Obviously the situation is fluid, but nothing has changed the dates between Iowa and New Hampshire.  Until New Hampshire makes a change, we’re scheduled for January 14th.  We’re not interested in going in December.”

That appears to backtrack a bit from statements Culver made on Wednesday before Kay Henderson and other reporters when the rumors first began emerging that the South Carolina GOP would move their state primary to Jan. 19th, three days before New Hampshire’s scheduled (by the DNC) Jan. 22 primary.  Here’s what Culver said then:

“Would it be odd, having the Caucuses before Christmas?

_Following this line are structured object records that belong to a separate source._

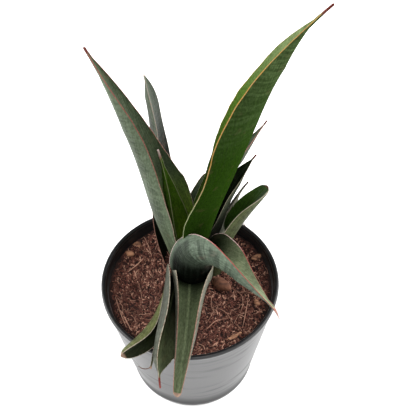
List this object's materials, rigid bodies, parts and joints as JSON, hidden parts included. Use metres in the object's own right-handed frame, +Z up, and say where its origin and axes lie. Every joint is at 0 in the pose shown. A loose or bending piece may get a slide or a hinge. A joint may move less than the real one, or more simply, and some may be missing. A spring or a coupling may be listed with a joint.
{
  "type": "potted snake plant",
  "caption": "Young snake plant with thick channelled leaves, tall ones at the back and drooping ones in front, growing in bark soil in a round tapered grey nursery pot.",
  "frame": {"origin": "middle of the flat underside of the pot", "axes": "+Z up; -Y is the front, where the drooping leaves pass over the rim; +X is to the right, the way the longest leaf leans"},
  "size_m": [0.1338, 0.1529, 0.3498],
  "materials": {
    "pot_plastic": "satin",
    "soil": "matte",
    "crown_tissue": "matte",
    "leaf_grey_green": "satin",
    "leaf_mid_green": "satin",
    "leaf_young_green": "satin",
    "leaf_dark_green": "satin",
    "bark_brown": "matte",
    "bark_tan": "matte",
    "straw": "matte"
  },
  "bodies": {
    "root": {"nursery_pot": "pot_plastic", "potting_soil": "soil", "plant_crown": "crown_tissue", "centre_spear_leaf": "leaf_young_green", "arching_front_leaf": "leaf_grey_green", "tall_right_leaf": "leaf_mid_green", "tall_left_leaf": "leaf_grey_green", "back_right_leaf": "leaf_dark_green", "back_left_leaf": "leaf_dark_green", "upper_side_leaf": "leaf_dark_green", "thin_side_leaf": "leaf_grey_green", "blunt_side_leaf": "leaf_grey_green", "front_hanging_leaf": "leaf_grey_green", "front_left_leaf": "leaf_grey_green", "sliver_leaf": "leaf_grey_green", "low_left_leaf": "leaf_grey_green", "bark_chip_large": "bark_brown", "bark_chip_round": "bark_tan", "bark_chip_left": "bark_tan", "bark_chip_right": "bark_tan", "bark_chip_front": "bark_tan", "straw_sliver": "straw"}
  },
  "joints": []
}
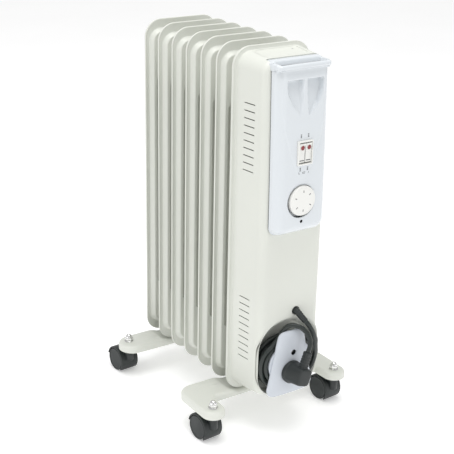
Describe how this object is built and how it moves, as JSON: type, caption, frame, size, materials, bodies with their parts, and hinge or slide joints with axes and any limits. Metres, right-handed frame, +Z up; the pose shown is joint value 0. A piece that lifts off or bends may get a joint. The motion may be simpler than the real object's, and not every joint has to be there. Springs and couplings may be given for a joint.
{
  "type": "oil filled radiator heater",
  "caption": "Free-standing column heater with oil filled steel fins in a row, a front control panel, a cord winder and swivelling castor feet.",
  "frame": {"origin": "centre of the bottom of the bounding box of the heater without its cord, on the floor", "axes": "+Z up, controls face -Y, fins stacked along +Y, +X to the right seen from the front"},
  "size_m": [0.2906, 0.4072, 0.637],
  "materials": {
    "painted_steel": "smooth satin enamel",
    "panel_plastic": "satin moulded plastic",
    "winder_plastic": "satin moulded plastic",
    "white_plastic": "smooth moulded plastic",
    "red_lens": "clear red lens",
    "black_plastic": "fine matt moulded plastic",
    "cord_black": "soft flexible sheath",
    "chrome_nut": "bright plating",
    "plated_steel": "zinc plated",
    "brass_shaft": "plain brass",
    "ceramic": "unglazed"
  },
  "bodies": {
    "heater": {"fin_1": "painted_steel", "fin_2": "painted_steel", "fin_3": "painted_steel", "fin_4": "painted_steel", "fin_5": "painted_steel", "fin_6": "painted_steel", "fin_7": "painted_steel", "front_cover": "painted_steel", "front_foot": "painted_steel", "rear_foot": "painted_steel", "control_panel": "panel_plastic", "cord_winder": "winder_plastic", "switch_bezel": "white_plastic", "switch_block": "black_plastic", "plug_body": "black_plastic", "cord_boot": "black_plastic", "cord_lead": "cord_black", "cord_coil": "cord_black", "cord_tail": "cord_black", "stem_front_left": "chrome_nut", "stem_front_right": "chrome_nut", "stem_rear_left": "chrome_nut", "stem_rear_right": "chrome_nut", "oil_filler_plug": "plated_steel", "thermostat": "plated_steel", "panel_screw": "plated_steel", "winder_screw": "plated_steel", "plug_pin_left": "plated_steel", "plug_pin_right": "plated_steel", "u_bolt_front": "plated_steel", "u_bolt_rear": "plated_steel", "heating_element": "plated_steel", "wing_nut_front_left": "plated_steel", "wing_nut_front_right": "plated_steel", "wing_nut_rear_left": "plated_steel", "wing_nut_rear_right": "plated_steel", "thermal_cutout": "ceramic", "terminal_block": "ceramic"},
    "dial": {"dial": "white_plastic", "thermostat_shaft": "brass_shaft"},
    "rocker_left": {"rocker_left": "white_plastic", "lens_left": "red_lens"},
    "rocker_right": {"rocker_right": "white_plastic", "lens_right": "red_lens"},
    "castor_front_left": {"hood_front_left": "black_plastic", "axle_front_left": "plated_steel"},
    "wheel_front_left_left": {"wheel_front_left_left": "black_plastic"},
    "wheel_front_left_right": {"wheel_front_left_right": "black_plastic"},
    "castor_front_right": {"hood_front_right": "black_plastic", "axle_front_right": "plated_steel"},
    "wheel_front_right_left": {"wheel_front_right_left": "black_plastic"},
    "wheel_front_right_right": {"wheel_front_right_right": "black_plastic"},
    "castor_rear_left": {"hood_rear_left": "black_plastic", "axle_rear_left": "plated_steel"},
    "wheel_rear_left_left": {"wheel_rear_left_left": "black_plastic"},
    "wheel_rear_left_right": {"wheel_rear_left_right": "black_plastic"},
    "castor_rear_right": {"hood_rear_right": "black_plastic", "axle_rear_right": "plated_steel"},
    "wheel_rear_right_left": {"wheel_rear_right_left": "black_plastic"},
    "wheel_rear_right_right": {"wheel_rear_right_right": "black_plastic"}
  },
  "joints": [
    {"name": "dial_turn", "type": "hinge", "parent": "heater", "child": "dial", "pos_m": [0.00046, -0.18394, 0.41], "axis": [0, 1, 0], "range_deg": [0, 270]},
    {"name": "rocker_left_tilt", "type": "hinge", "parent": "heater", "child": "rocker_left", "pos_m": [-0.00474, -0.17994, 0.4865], "axis": [-1, 0, 0], "range_deg": [0, 12]},
    {"name": "rocker_right_tilt", "type": "hinge", "parent": "heater", "child": "rocker_right", "pos_m": [0.00726, -0.17994, 0.4865], "axis": [-1, 0, 0], "range_deg": [0, 12]},
    {"name": "castor_front_left_swivel", "type": "hinge", "parent": "heater", "child": "castor_front_left", "pos_m": [-0.12484, -0.13754, 0.044], "axis": [0, 0, 1], "continuous": true},
    {"name": "wheel_front_left_left_roll", "type": "hinge", "parent": "castor_front_left", "child": "wheel_front_left_left", "pos_m": [-0.13688, -0.11733, 0.0207], "axis": [0.9976, 0.0698, 0], "continuous": true},
    {"name": "wheel_front_left_right_roll", "type": "hinge", "parent": "castor_front_left", "child": "wheel_front_left_right", "pos_m": [-0.11573, -0.11585, 0.0207], "axis": [0.9976, 0.0698, 0], "continuous": true},
    {"name": "castor_front_right_swivel", "type": "hinge", "parent": "heater", "child": "castor_front_right", "pos_m": [0.12576, -0.13754, 0.044], "axis": [0, 0, 1], "continuous": true},
    {"name": "wheel_front_right_left_roll", "type": "hinge", "parent": "castor_front_right", "child": "wheel_front_right_left", "pos_m": [0.11372, -0.11733, 0.0207], "axis": [0.9976, 0.0698, 0], "continuous": true},
    {"name": "wheel_front_right_right_roll", "type": "hinge", "parent": "castor_front_right", "child": "wheel_front_right_right", "pos_m": [0.13487, -0.11585, 0.0207], "axis": [0.9976, 0.0698, 0], "continuous": true},
    {"name": "castor_rear_left_swivel", "type": "hinge", "parent": "heater", "child": "castor_rear_left", "pos_m": [-0.12484, 0.14336, 0.044], "axis": [0, 0, 1], "continuous": true},
    {"name": "wheel_rear_left_left_roll", "type": "hinge", "parent": "castor_rear_left", "child": "wheel_rear_left_left", "pos_m": [-0.13688, 0.16357, 0.0207], "axis": [0.9976, 0.0698, 0], "continuous": true},
    {"name": "wheel_rear_left_right_roll", "type": "hinge", "parent": "castor_rear_left", "child": "wheel_rear_left_right", "pos_m": [-0.11573, 0.16505, 0.0207], "axis": [0.9976, 0.0698, 0], "continuous": true},
    {"name": "castor_rear_right_swivel", "type": "hinge", "parent": "heater", "child": "castor_rear_right", "pos_m": [0.12576, 0.14336, 0.044], "axis": [0, 0, 1], "continuous": true},
    {"name": "wheel_rear_right_left_roll", "type": "hinge", "parent": "castor_rear_right", "child": "wheel_rear_right_left", "pos_m": [0.11372, 0.16357, 0.0207], "axis": [0.9976, 0.0698, 0], "continuous": true},
    {"name": "wheel_rear_right_right_roll", "type": "hinge", "parent": "castor_rear_right", "child": "wheel_rear_right_right", "pos_m": [0.13487, 0.16505, 0.0207], "axis": [0.9976, 0.0698, 0], "continuous": true}
  ]
}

“It’s challenging to get the Caucuses done period.  It requires a lot of work but I do know that Iowans are excited about participating in this presidential selection process and I don’t think as long as we give appropriate notice in timing that the date matters a whole lot.  We just need to get it set and hopefully, it’ll be the 14th.  If not, we’ll do what we have to do to keep the state first,” Culver said.”

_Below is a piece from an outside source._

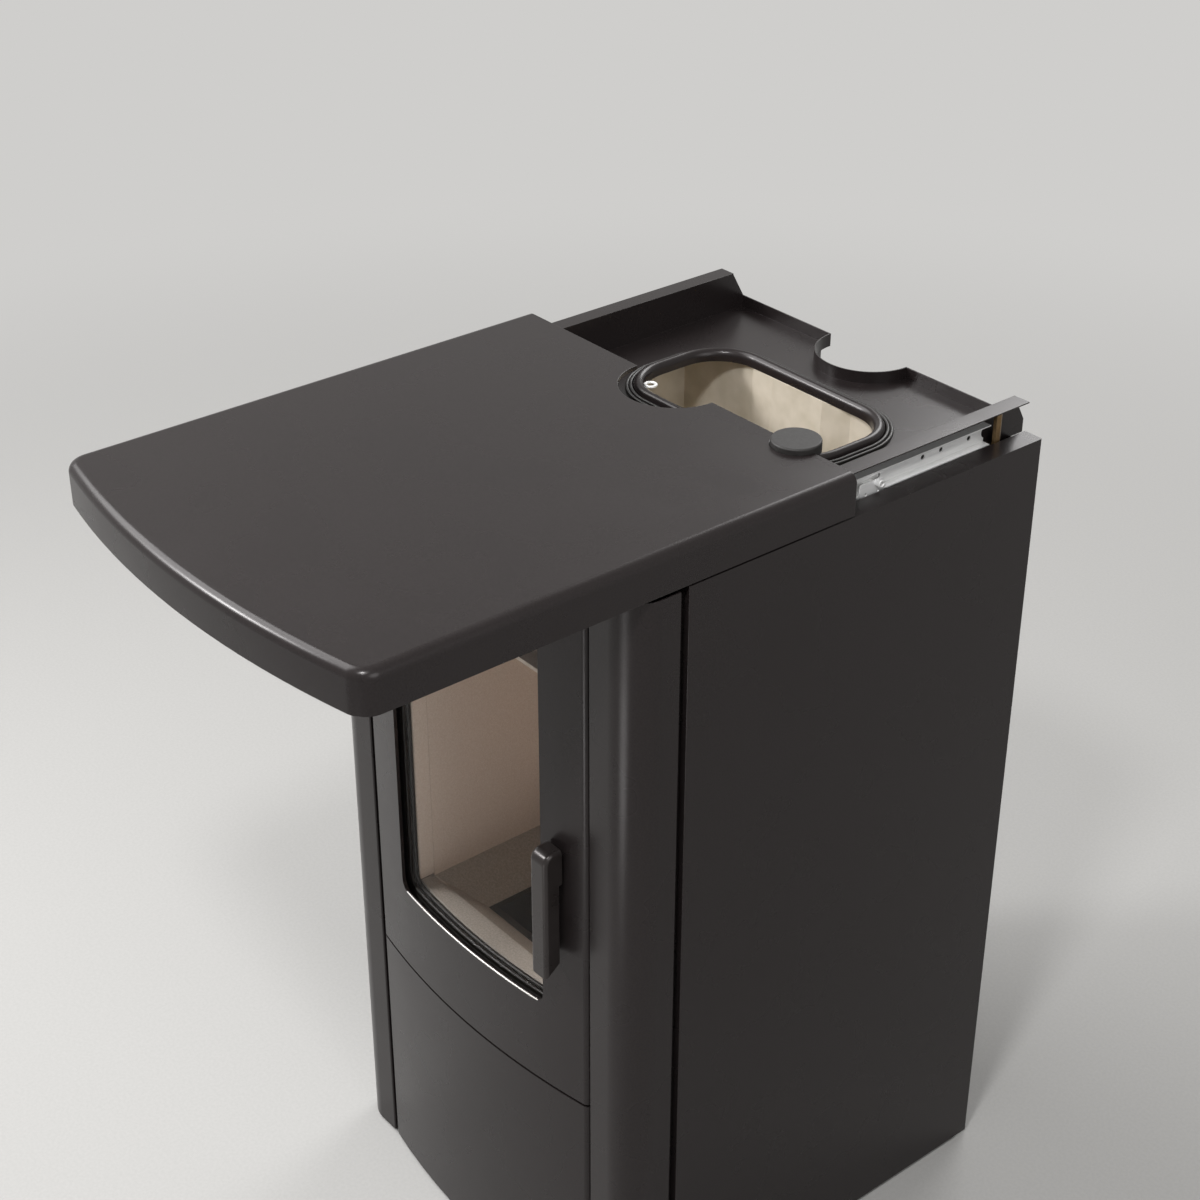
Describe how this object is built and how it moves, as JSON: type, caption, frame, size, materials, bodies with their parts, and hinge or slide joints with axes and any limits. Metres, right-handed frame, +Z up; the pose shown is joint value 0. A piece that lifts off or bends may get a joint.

Clearly, in the exchange with Henderson and others Culver indicated a preference and emphasis on the Jan. 14th date but by saying that date didn’t matter a whole lot.  The remarks above prompted Chase Martyn to call Culver out on his blog.

Yesterday Culver’s office issued a statement clarifying his support for the January date and today’s conference seemed to be a clear indication that he’s stepping aside — to some degree — to let the state Democratic party handle the matter, as is their prerogative and obligation.  As Secretary of State Mauro said today, the parties are the ones who control the caucuses, not the state government or the secretary of state’s office, as they do with regular elections.

A few other tid-bits from the presser.  Chairman Brennan did say he had been in touch with the Republican Party of Iowa about the situation, but said they were — as expected — a bit more focused on the Ames straw poll fundraiser tomorrow.  He also put the onus on New Hampshire in terms of defining how the Iowa Caucuses could play out with the Democrats and Republicans holding their caucuses on separate nights, as had been the tradition before 1980.  David Yepsen was the one who posed the question to Brennan and he said:

“New Hampshire will drive that.”

He emphasized that the tradition was to have the caucuses on the same nights, but there was no overall commitment to caucuses on the same nights if push came to shove.  That could make the caucuses even more of a spectacle with Democrats and Republicans crossing over into the opposite parties’ caucuses to pick the weaker or ‘crazier’ nominee.

Finally, the highlight of the conference for myself and Patrick Stansberry from Common Iowan, was a question from a reporter for WHO Radio asking if Culver “blamed the blogosphere for the speculation that Iowa’s caucuses might take place in December?”